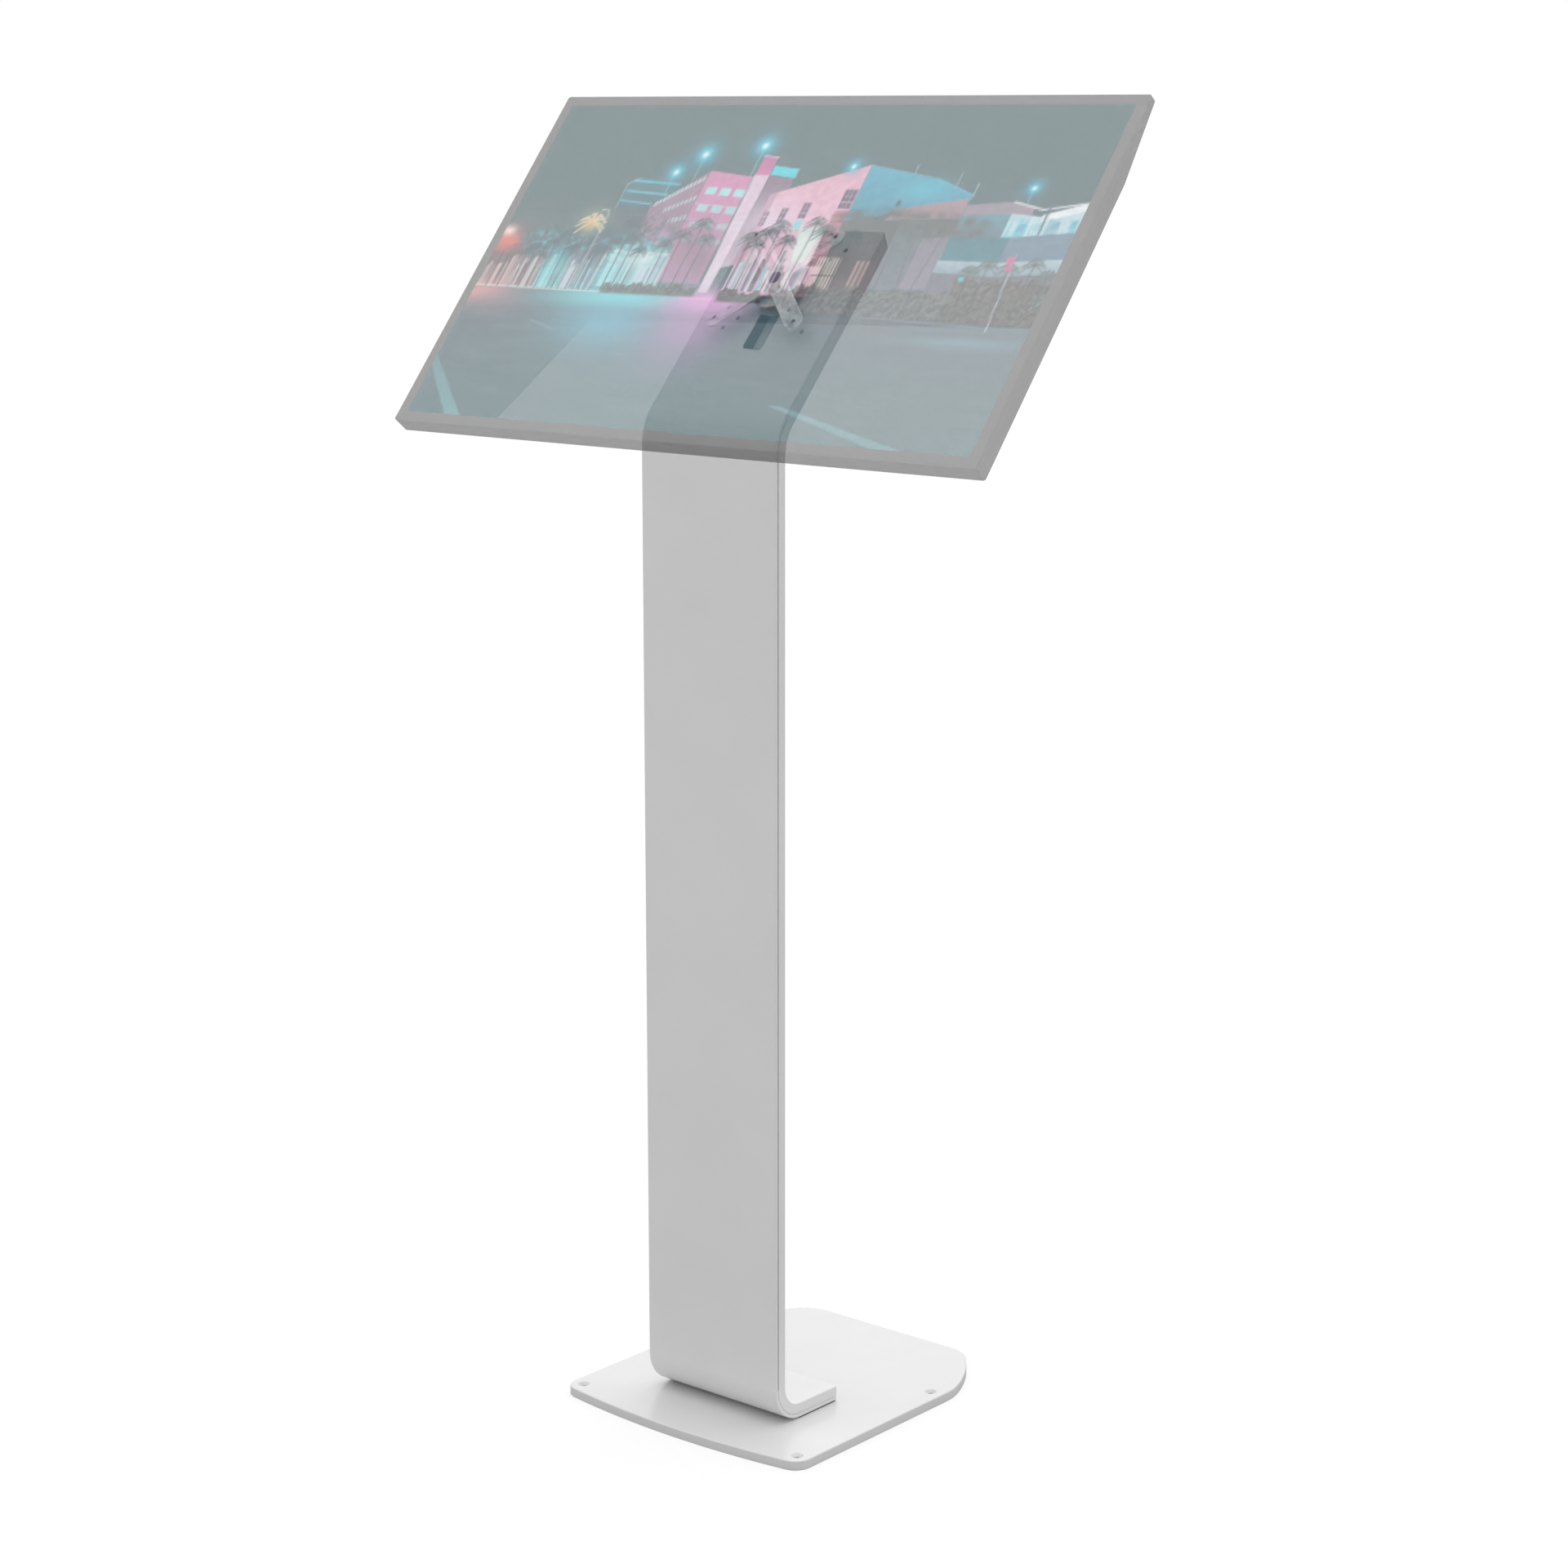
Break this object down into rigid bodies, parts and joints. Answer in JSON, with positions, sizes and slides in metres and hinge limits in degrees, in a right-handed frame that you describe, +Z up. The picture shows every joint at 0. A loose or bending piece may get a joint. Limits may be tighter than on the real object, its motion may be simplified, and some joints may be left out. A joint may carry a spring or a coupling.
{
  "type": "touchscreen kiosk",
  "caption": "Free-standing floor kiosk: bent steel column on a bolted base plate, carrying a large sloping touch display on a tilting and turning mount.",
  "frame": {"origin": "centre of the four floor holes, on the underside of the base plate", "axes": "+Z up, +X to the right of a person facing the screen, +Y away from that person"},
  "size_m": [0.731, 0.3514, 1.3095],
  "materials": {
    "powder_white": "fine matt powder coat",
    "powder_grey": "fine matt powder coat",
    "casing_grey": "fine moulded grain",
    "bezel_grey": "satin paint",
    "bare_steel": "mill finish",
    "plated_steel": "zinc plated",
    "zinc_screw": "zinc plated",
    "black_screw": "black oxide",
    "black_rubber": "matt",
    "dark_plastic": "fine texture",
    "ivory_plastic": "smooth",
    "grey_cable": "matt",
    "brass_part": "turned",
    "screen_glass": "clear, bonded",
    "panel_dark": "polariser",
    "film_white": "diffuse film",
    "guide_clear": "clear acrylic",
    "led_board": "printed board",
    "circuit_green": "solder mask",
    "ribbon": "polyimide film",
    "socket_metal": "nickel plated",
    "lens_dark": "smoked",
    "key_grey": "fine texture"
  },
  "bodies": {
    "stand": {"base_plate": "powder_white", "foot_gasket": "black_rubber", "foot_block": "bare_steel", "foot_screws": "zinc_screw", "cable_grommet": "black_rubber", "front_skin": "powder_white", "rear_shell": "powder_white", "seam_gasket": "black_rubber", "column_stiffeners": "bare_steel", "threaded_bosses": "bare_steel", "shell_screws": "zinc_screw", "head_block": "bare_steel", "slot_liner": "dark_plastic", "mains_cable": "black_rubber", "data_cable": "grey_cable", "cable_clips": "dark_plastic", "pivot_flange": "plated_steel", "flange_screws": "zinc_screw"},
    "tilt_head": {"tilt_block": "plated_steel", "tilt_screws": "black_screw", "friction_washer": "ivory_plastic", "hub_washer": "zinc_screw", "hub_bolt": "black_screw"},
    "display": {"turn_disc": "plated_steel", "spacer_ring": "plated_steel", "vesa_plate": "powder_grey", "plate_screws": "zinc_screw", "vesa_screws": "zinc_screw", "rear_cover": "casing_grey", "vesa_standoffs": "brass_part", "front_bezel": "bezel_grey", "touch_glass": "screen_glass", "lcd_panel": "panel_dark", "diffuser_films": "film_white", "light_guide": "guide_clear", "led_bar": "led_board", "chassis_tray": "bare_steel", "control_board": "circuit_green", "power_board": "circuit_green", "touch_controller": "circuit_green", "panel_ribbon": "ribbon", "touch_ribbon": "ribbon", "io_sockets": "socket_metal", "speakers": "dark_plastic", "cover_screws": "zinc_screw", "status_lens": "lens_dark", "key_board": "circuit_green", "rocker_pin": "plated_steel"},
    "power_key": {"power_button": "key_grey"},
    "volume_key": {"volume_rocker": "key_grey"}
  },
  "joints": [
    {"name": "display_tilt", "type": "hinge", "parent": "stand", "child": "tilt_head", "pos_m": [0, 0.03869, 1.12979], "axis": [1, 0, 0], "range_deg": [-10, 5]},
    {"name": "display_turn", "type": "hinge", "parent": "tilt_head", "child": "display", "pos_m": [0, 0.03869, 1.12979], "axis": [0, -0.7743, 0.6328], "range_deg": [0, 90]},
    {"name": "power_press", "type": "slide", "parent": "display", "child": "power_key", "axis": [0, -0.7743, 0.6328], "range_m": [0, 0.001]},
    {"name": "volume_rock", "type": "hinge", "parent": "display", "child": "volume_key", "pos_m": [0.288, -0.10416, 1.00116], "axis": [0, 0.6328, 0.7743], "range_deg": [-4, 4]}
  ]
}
---
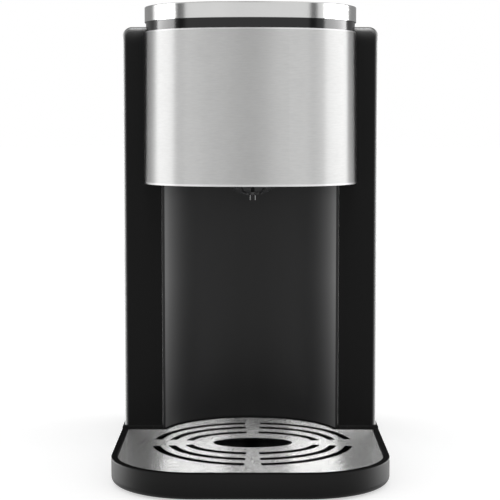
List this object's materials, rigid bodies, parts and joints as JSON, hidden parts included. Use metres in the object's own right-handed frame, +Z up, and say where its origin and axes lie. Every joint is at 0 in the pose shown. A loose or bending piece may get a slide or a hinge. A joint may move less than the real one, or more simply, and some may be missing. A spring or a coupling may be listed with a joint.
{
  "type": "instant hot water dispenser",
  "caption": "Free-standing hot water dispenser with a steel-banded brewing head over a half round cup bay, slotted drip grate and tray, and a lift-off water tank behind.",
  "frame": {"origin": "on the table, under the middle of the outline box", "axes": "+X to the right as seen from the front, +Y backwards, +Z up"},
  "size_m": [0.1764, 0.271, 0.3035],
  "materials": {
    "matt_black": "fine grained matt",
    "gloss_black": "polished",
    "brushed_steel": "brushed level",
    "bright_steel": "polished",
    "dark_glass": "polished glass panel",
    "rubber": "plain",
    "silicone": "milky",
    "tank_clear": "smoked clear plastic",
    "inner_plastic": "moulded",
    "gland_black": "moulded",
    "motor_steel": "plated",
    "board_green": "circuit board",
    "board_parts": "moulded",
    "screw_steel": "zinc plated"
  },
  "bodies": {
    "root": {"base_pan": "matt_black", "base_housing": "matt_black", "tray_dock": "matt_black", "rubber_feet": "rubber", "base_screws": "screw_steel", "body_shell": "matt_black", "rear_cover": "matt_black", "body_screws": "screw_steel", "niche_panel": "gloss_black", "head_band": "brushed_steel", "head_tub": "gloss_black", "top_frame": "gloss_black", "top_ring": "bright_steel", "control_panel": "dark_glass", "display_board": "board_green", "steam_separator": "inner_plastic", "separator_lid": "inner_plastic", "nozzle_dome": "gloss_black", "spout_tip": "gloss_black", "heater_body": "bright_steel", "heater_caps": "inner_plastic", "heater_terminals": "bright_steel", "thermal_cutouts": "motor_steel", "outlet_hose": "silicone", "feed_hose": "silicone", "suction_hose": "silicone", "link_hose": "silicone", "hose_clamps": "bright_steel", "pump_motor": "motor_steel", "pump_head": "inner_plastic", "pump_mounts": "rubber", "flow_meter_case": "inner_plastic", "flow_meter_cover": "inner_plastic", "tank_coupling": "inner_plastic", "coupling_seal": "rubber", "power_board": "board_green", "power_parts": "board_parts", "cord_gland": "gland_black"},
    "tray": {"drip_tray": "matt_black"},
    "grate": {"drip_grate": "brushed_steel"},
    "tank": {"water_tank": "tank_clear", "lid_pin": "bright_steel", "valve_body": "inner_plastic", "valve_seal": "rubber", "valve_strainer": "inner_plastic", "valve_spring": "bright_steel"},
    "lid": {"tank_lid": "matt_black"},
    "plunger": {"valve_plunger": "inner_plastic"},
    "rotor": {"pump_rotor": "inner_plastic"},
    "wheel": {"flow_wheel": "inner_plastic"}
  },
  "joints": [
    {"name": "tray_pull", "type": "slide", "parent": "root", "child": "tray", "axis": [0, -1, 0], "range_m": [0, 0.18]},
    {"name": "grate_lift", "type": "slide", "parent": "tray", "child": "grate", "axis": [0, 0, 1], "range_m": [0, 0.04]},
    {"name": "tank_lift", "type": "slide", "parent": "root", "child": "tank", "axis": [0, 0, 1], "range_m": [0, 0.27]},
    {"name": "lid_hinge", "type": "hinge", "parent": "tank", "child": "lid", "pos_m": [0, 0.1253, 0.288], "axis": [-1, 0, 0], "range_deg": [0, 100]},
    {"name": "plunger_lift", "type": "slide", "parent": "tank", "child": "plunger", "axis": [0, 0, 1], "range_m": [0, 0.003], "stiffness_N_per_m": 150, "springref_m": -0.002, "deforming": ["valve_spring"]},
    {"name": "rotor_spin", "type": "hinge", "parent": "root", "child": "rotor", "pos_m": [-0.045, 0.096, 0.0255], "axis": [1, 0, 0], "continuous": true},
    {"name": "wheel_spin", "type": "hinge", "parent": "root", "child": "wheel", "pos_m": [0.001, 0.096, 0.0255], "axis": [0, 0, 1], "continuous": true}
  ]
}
==
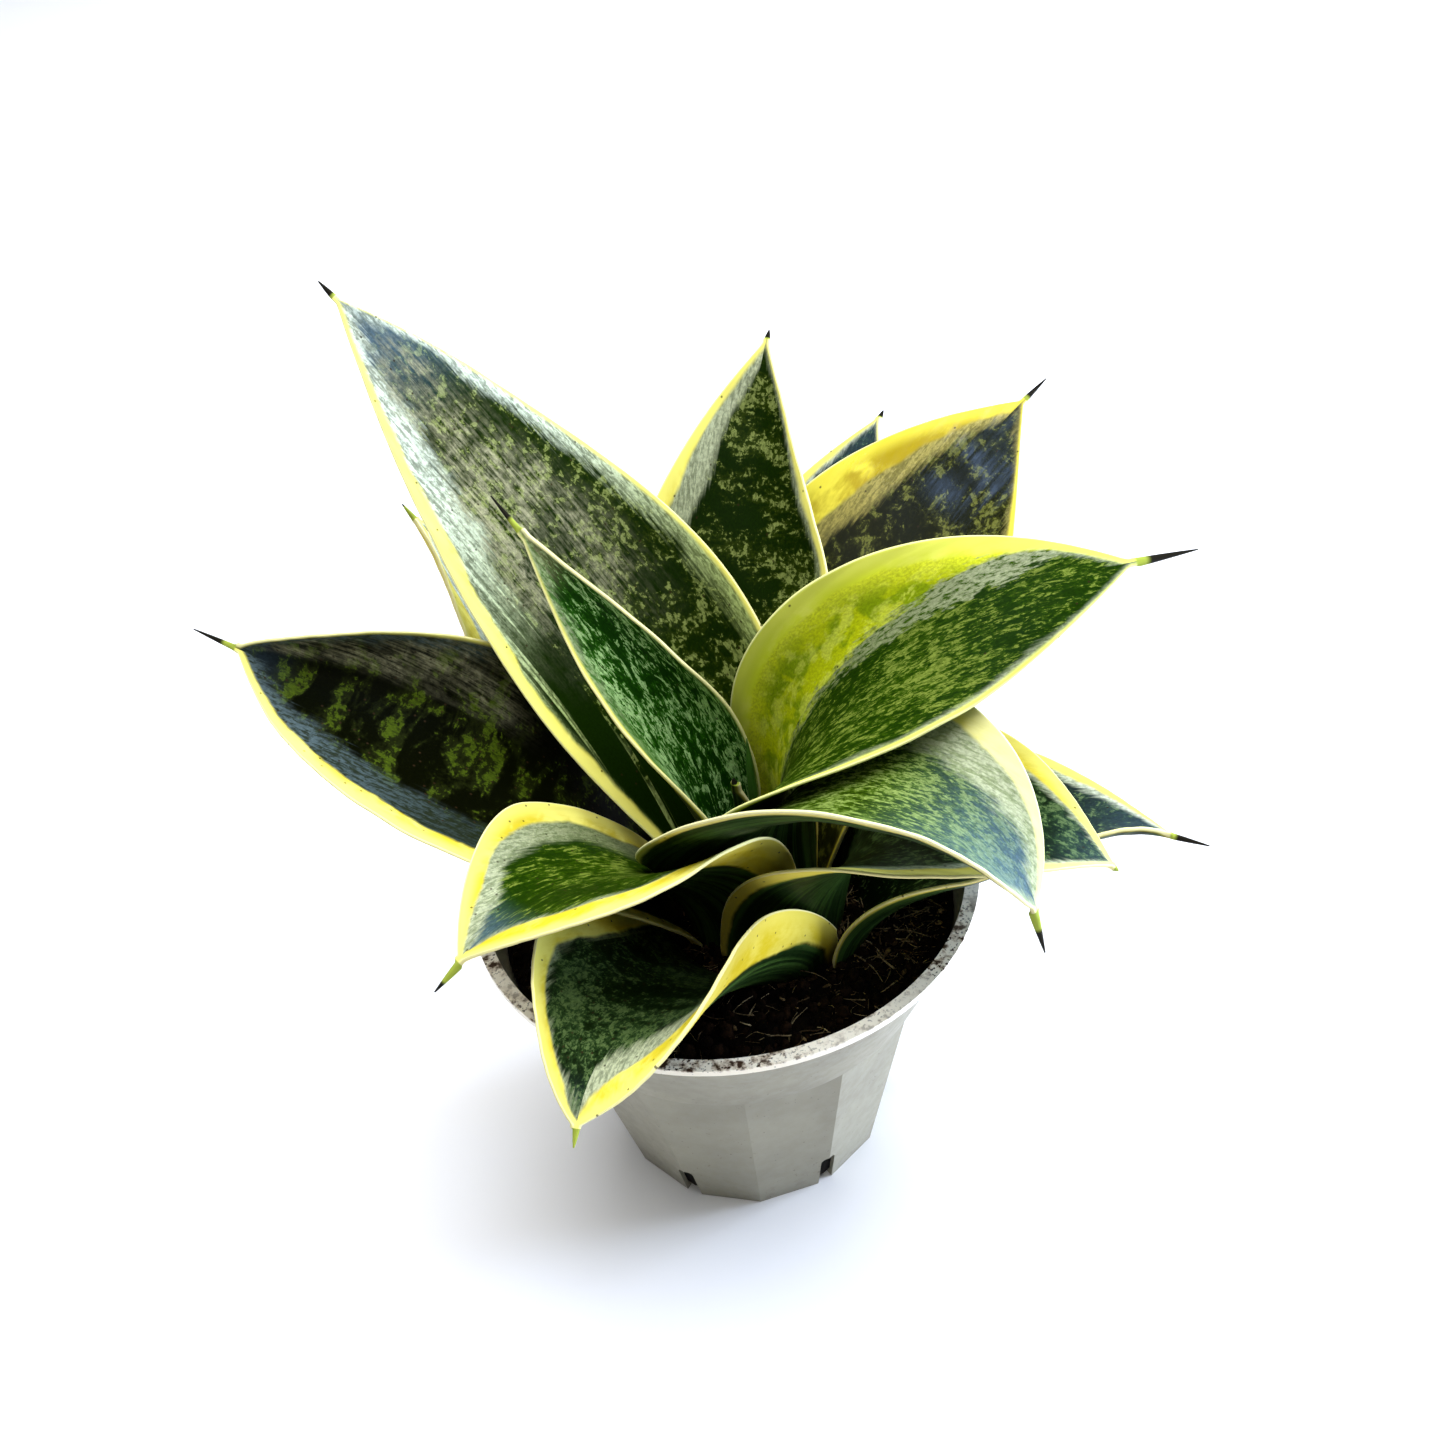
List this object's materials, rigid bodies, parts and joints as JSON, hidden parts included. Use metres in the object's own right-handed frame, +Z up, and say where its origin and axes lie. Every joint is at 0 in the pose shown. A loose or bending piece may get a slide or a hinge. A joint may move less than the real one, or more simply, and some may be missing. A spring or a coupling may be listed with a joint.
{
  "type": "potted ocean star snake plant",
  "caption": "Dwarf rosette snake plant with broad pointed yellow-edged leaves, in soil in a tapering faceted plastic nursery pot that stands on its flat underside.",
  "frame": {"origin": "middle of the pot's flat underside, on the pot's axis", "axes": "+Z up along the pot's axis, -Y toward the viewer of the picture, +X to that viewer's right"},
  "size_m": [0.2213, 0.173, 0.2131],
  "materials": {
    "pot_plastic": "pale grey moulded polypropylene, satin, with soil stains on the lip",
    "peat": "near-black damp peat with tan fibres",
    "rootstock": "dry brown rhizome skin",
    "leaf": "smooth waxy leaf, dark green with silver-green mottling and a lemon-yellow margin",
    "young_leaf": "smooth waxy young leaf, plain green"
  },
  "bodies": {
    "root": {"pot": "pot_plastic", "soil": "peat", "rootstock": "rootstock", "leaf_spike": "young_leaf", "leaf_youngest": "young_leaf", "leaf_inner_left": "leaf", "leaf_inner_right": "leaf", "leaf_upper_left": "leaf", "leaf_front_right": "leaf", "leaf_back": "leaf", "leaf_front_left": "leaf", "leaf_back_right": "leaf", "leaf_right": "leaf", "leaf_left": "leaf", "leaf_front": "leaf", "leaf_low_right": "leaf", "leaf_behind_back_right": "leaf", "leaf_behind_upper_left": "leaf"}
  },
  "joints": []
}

◆ GIVEN PROBLEM:
List the lines that contain the word "picture".

◆ EXPECTED ANSWER:
Break this object down into rigid bodies, parts and joints. Answer in JSON, with positions, sizes and slides in metres and hinge limits in degrees, in a right-handed frame that you describe, +Z up. The picture shows every joint at 0. A loose or bending piece may get a joint. Limits may be tighter than on the real object, its motion may be simplified, and some joints may be left out. A joint may carry a spring or a coupling.
  "frame": {"origin": "middle of the pot's flat underside, on the pot's axis", "axes": "+Z up along the pot's axis, -Y toward the viewer of the picture, +X to that viewer's right"},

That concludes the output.